Other religions and all other associations of men drive many beings more or less asunder, build high and hard walls, and beget pride, and cast and creed. The old Wisdom-religion draws men together like the living elements of one body. No true Theosophy ever rent asunder even an unhappy, because an inharmonious, home; but rather it everywhere and at all times commands that harmony be brought out of discord, love out of desire, life out of death. Those who keenly feel discord and find themselves in the midst of it, are there for the sake of opportunity, and if they, too, fall into discord, how shall they proceed to action, and from action to zest, and so on to the fountains of life. Only they who have proved faithful over a few things shall be rulers over many, Shall he who knows no discipline be captain of a company or general of an army ?

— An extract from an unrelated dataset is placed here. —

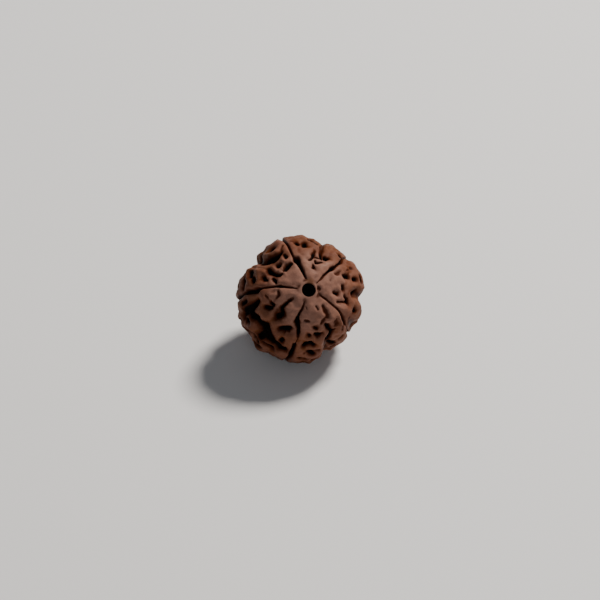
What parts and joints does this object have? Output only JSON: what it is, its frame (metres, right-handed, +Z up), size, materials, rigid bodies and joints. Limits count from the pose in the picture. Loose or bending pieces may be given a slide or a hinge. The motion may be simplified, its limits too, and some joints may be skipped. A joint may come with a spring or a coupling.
{
  "type": "rudraksha seed",
  "caption": "Lobed, pitted woody fruit stone bored end to end for a cord, lying on a small flat spot with one mouth of the bore looking up.",
  "frame": {"origin": "middle of the flat spot that the seed rests on, under its weight", "axes": "+Z up; the front mouth of the bore looks up and forward, towards -Y; +X is to the right seen from the front"},
  "size_m": [0.0179, 0.0174, 0.0168],
  "materials": {
    "stone": "matte, slightly waxy reddish brown fruit stone, near black in its seams and pits"
  },
  "bodies": {
    "root": {"rudraksha_seed": "stone"}
  },
  "joints": []
}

It is to the young, in whom desire is strong, and love an unknown realm, that the higher life promises most, no matter whether they seek the mystic realm to become lovers of mankind, or seek in quiet ways the common path as builders of happy homes and parents of healthful and happy children, and so help to redeem the world. The field of life lies virgin all before them, and the one bar to happiness, the one bar to love, is Self, just as it is also a bar to theosophical progress. In the common lot of man and woman in married life, if each will demand nothing, and give all; if each will forget the desire of self before the good and the happiness of the other, they will find themselves drawing more closely together instead of wider and wider apart. Each will outdo the other in deeds of kindness and words of love. Having thus nourished the sacred flame of love to the mastery of themselves and the putting down of Self, their lives will broaden and their sympathies extend, till their influence embraces other lives, and inspires other homes, thus helping on the reign of Brotherhood. Love may thus illumine every spot and inspire every life. It is thus that Theosophy teaches the law of love and the reign of Universal Brotherhood. It is, indeed, the law of the heart rather than of the head, and yet none so sure to know and to understand as the unselfish. The lower Manas, mere intellectuality, anchored to sensation and to desire, is always blind to the higher truths; it grovels and is hemmed in by the narrow bounds of sense and time. Self is the partition wall by which man separates himself on the one hand from human kind, and on the other from his higher self. It is thus that man is at war with himself, as with all below and all above him. It is thus that man suffers and grows old and dies. The law of his life is at war with the conditions of his environment. This is indeed the old, old story. Disappointment follows desire as its shadow, till the shadow becomes the substance, and impotent desire now wasted to a shadow hangs upon the heels of despair, and life itself is vanquished!

What sufferings are endured in this primary school of life! and yet with what willing feet and beating hearts do men and women enter the lists [Page 16] un-willing to save their lives by burying self: longing for love like blind children wailing for the tender mother whom they cannot see; putting it aside when it is within their very grasp; seeking it through earth, and hell, and heaven, when they have closed its golden portals within their own souls.

Open, then, the golden gate!
And let the god of Love come in;
And the old story shall become the new song.